I feel like Alice in Wonderland when I’m in that bedroom. You know that bit where her arms and legs are poking out of windows? That’s me when I try to go to bed. The room is a weird shape as well, so I have to jump over my bed to get to my things. I don’t need to be doing an assault course before a night out. Not after all the effort of doing my hair.
Even though my bedroom is tiny, Ava will only dry my hair in there because I’m not allowed in hers. She’s got a sign on the door that says ‘No Scarletts allowed’. I don’t know why; it’s not like I’m nasty to her or anything. I asked her the other day why she won’t let anyone in there and she said it’s because she needs her own space. She’s not even ten.

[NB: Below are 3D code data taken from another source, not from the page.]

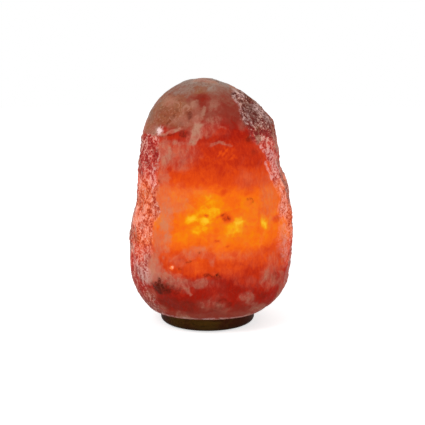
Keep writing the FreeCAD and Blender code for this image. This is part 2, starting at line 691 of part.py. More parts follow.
def glass_side(shrink):
    """The edges of the bulb's outside, neck to top, or of its inside when shrink is the glass's thickness."""
    neck = GLASS_NECK_RADIUS - shrink
    belly = BULB_RADIUS - shrink
    neck_top = CAP_TOP + GLASS_NECK_ABOVE_CAP
    diagonal = belly * math.sqrt(0.5)
    start = V(neck, 0, GLASS_BOTTOM)
    neck_end = V(neck, 0, neck_top)
    widest = V(belly, 0, BELLY_Z)
    shoulder = V(diagonal, 0, BELLY_Z + diagonal)
    top = V(0, 0, BELLY_Z + belly)
    swell = Part.BSplineCurve()
    swell.interpolate(Points=[neck_end, widest], InitialTangent=UP, FinalTangent=UP)
    return [
        Part.LineSegment(start, neck_end).toShape(),
        swell.toShape(),
        Part.Arc(widest, shoulder, top).toShape(),
    ]


def bulb_glass():
    """A thin glass envelope: a round neck that swells into a ball."""
    outer_top, inner_top = V(0, 0, BULB_TOP), V(0, 0, BULB_TOP - GLASS_THICKNESS)
    outer_start = V(GLASS_NECK_RADIUS, 0, GLASS_BOTTOM)
    inner_start = V(GLASS_NECK_RADIUS - GLASS_THICKNESS, 0, GLASS_BOTTOM)
    closing = [
        Part.LineSegment(outer_top, inner_top).toShape(),
        Part.LineSegment(inner_start, outer_start).toShape(),
    ]
    edges = glass_side(0.0) + glass_side(GLASS_THICKNESS) + closing
    return turned_wire(Part.Wire(Part.sortEdges(edges)[0]))


def bulb_stem():
    """The glass foot that seals the neck, narrows to a rod and is pinched round the lead wires."""
    flare = GLASS_NECK_RADIUS - GLASS_THICKNESS - FIT_GAP
    waist = (flare + 2 * STEM_RADIUS) / 3
    low = GLASS_BOTTOM
    return turned(
        [
            (0, low),
            (flare, low),
            (flare, low + STEM_EDGE),
            (waist, low + (STEM_EDGE + STEM_FLARE_HEIGHT) / 2),
            (STEM_RADIUS, low + STEM_FLARE_HEIGHT),
            (STEM_RADIUS, STEM_TOP - STEM_PINCH),
            (LEAD_ROOT + LEAD_DIAMETER, STEM_TOP),
            (0, STEM_TOP),
        ]
    )


def lead_wire(side):
    """One wire that leaves the stem, spreads out and stands up beside the filament's end."""
    start = V(side * LEAD_ROOT, 0, STEM_TOP)
    bend = V(side * LEAD_ROOT, 0, STEM_TOP + LEAD_STRAIGHT)
    end = V(side * LEAD_SPREAD, 0, FILAMENT_Z - LEAD_STRAIGHT)
    tip = V(side * LEAD_SPREAD, 0, FILAMENT_Z + LEAD_HOOK)
    path = Part.makePolygon([start, bend, end, tip])
    circle = Part.Wire([Part.Circle(start, UP, LEAD_DIAMETER / 2).toShape()])
    pipe = Part.BRepOffsetAPI.MakePipeShell(path)
    pipe.setTransitionMode(1)
    pipe.add(circle)
    pipe.build()
    pipe.makeSolid()
    return pipe.shape()


def bulb_filament():
    """A coiled tungsten wire between the two leads."""
    length = 2 * (LEAD_SPREAD - LEAD_DIAMETER / 2 - FILAMENT_WIRE_RADIUS)
    pitch = length / FILAMENT_TURNS
    helix = Part.makeHelix(pitch, length, FILAMENT_COIL_RADIUS)
    start = V(FILAMENT_COIL_RADIUS, 0, 0)
    rise = pitch / (2 * math.pi * FILAMENT_COIL_RADIUS)
    circle = Part.Wire([Part.Circle(start, V(0, 1, rise), FILAMENT_WIRE_RADIUS).toShape()])
    coil = Part.Wire(helix.Edges).makePipeShell([circle], True, True)
    coil.rotate(AXIS_POINT, V(0, 1, 0), 90)
    coil.translate(V(-length / 2, 0, FILAMENT_Z))
    return coil


# ---- Build ----


def all_at(make, places):
    """One compound of the solids that make(x, y) returns for each place."""
    return Part.makeCompound([make(x, y) for x, y in places])


def main():
    os.makedirs("parts", exist_ok=True)
    save("salt_crystal", salt_crystal())
    save("wooden_base", wooden_base())
    save("base_screws", all_at(base_screw, screw_places()))
    save("wall_plugs", all_at(wall_plug, screw_places()))
    save("rubber_feet", Part.makeCompound(round_copies(rubber_foot(), FOOT_ANGLES)))
    save("holder_cap", holder_cap())
    save("holder_body", holder_body())
    save("holder_insert", holder_insert())
    save("terminals", all_at(terminal, TERMINAL_PLACES))
    save("terminal_screws", all_at(terminal_screw, TERMINAL_PLACES))
    save("screw_shell", screw_shell())
    save("centre_contact", centre_contact())
    save("spring_clip", spring_clip())
    save("clip_nut", clip_nut())
    save("cord_bushing", cord_bushing())
    save("cord_grip_screw", cord_grip_screw())
    save("bulb_tip_contact", bulb_tip_contact())
    save("bulb_cap_insulator", bulb_cap_insulator())
    save("bulb_cap", bulb_cap())
    save("bulb_glass", bulb_glass())
    save("bulb_stem", bulb_stem())
    save("bulb_leads", Part.makeCompound([lead_wire(side) for side in (-1, 1)]))
    save("bulb_filament", bulb_filament())


main()
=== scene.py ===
import math
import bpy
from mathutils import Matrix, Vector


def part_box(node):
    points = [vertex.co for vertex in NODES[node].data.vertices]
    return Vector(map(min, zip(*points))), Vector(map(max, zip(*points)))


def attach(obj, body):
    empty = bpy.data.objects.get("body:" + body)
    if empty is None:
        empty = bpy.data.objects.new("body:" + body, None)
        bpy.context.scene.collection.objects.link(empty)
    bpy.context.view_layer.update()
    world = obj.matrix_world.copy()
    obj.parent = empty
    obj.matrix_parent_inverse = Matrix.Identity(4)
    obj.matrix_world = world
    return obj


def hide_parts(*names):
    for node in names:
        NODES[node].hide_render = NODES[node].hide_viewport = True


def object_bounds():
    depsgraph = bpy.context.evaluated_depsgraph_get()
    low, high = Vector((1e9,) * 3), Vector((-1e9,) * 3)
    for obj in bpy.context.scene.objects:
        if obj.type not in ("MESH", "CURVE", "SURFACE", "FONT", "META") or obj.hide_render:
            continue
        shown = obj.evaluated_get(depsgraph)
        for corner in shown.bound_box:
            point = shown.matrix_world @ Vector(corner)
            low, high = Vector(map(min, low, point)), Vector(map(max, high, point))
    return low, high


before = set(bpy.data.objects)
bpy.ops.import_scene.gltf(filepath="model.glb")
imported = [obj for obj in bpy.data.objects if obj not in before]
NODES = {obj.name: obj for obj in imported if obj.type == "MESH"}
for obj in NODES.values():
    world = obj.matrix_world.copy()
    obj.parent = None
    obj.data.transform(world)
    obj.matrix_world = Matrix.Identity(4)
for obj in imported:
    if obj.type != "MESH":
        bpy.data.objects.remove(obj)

from types import SimpleNamespace

import bpy
import numpy as np
from mathutils import Euler, Vector, noise

# The looks of a salt crystal lamp. The crystal is one sculpted mesh that stands for its plain solid, with
# masks for its painted glow, veils, stains and rough zones kept on its points, and every other piece of
# the lamp keeps its own shape and gets a material. Metres, +Z up, and -Y is the front that the camera sees.

CAD_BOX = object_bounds()
MM = 0.001
WHITE = (1, 1, 1, 1)

# ---- Camera ----

IMAGE_WIDTH = 425
FOCAL_PIXELS = 1345.66  # the photograph's focal length, in its own pixels
SENSOR_WIDTH = 36
CAMERA_PLACE = (0.0048, -1.25, 0.3832)
CAMERA_TILT = 12.52  # degrees below the horizon
CAMERA_CLIP = (0.01, 50)


def make_camera():
    data = bpy.data.cameras.new("camera")
    data.sensor_width = SENSOR_WIDTH
    data.lens = FOCAL_PIXELS / IMAGE_WIDTH * SENSOR_WIDTH
    data.clip_start, data.clip_end = CAMERA_CLIP
    camera = bpy.data.objects.new("camera", data)
    camera.location = CAMERA_PLACE
    camera.rotation_euler = (math.radians(90 - CAMERA_TILT), 0, 0)
    bpy.context.scene.collection.objects.link(camera)
    bpy.context.scene.camera = camera


# ---- Node helpers ----

MIX_INPUTS = (0, 6, 7)  # a colour mix's factor and its two colours, among the node's sockets
MIX_RESULT = 2


def srgb(red, green, blue):
    """A colour given as 0 to 255 screen values, as the linear values that the shaders use."""
    shares = [value / 255 for value in (red, green, blue)]
    linear = [share / 12.92 if share <= 0.04045 else ((share + 0.055) / 1.055) ** 2.4 for share in shares]
    return (*linear, 1)


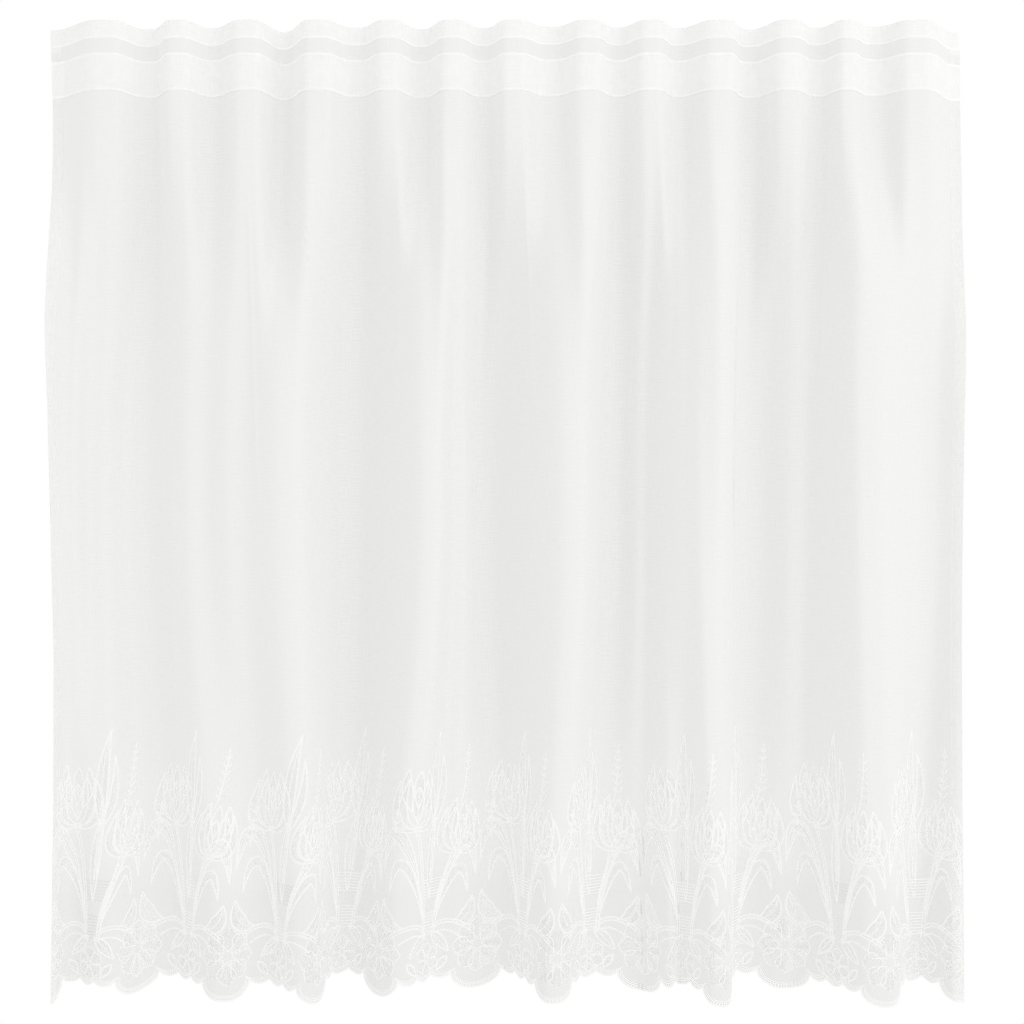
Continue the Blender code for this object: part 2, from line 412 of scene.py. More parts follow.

It’s no wonder she wants to stay in there, though. She’s got Netflix and Sky Plus to enjoy and I don’t even have bloody Freeview. I’ve been totally demoted. I feel like a second-class citizen in my own home. If I was on the Titanic, I’d have been right below deck playing banjo with all the Irish people, and me mam, dad and Ava would have been sitting up in the Palm Court having dinner with the captain.
Sky Plus
I still can’t get my head around the idea that you can pause telly. Sometimes I forget when you’re watching live and I get frustrated that you can’t fast-forward into the future. When I was little I used to line up all my video boxes and pretend I was Dorothy on the yellow brick road. And when I had a hamster I made him these amazing mazes out of all of them, too. And I was telling Ava about that and she was like, ‘What is a video?’ So I told her it’s a big square thing with one film on it. Then I started telling her about going to Woolworths to get tapes to record music off the radio. She looked at me like I was an old lady from the past. Fair dos, she’s got better technology, but she’ll never know the joy of pick’n’mix from Woolworths.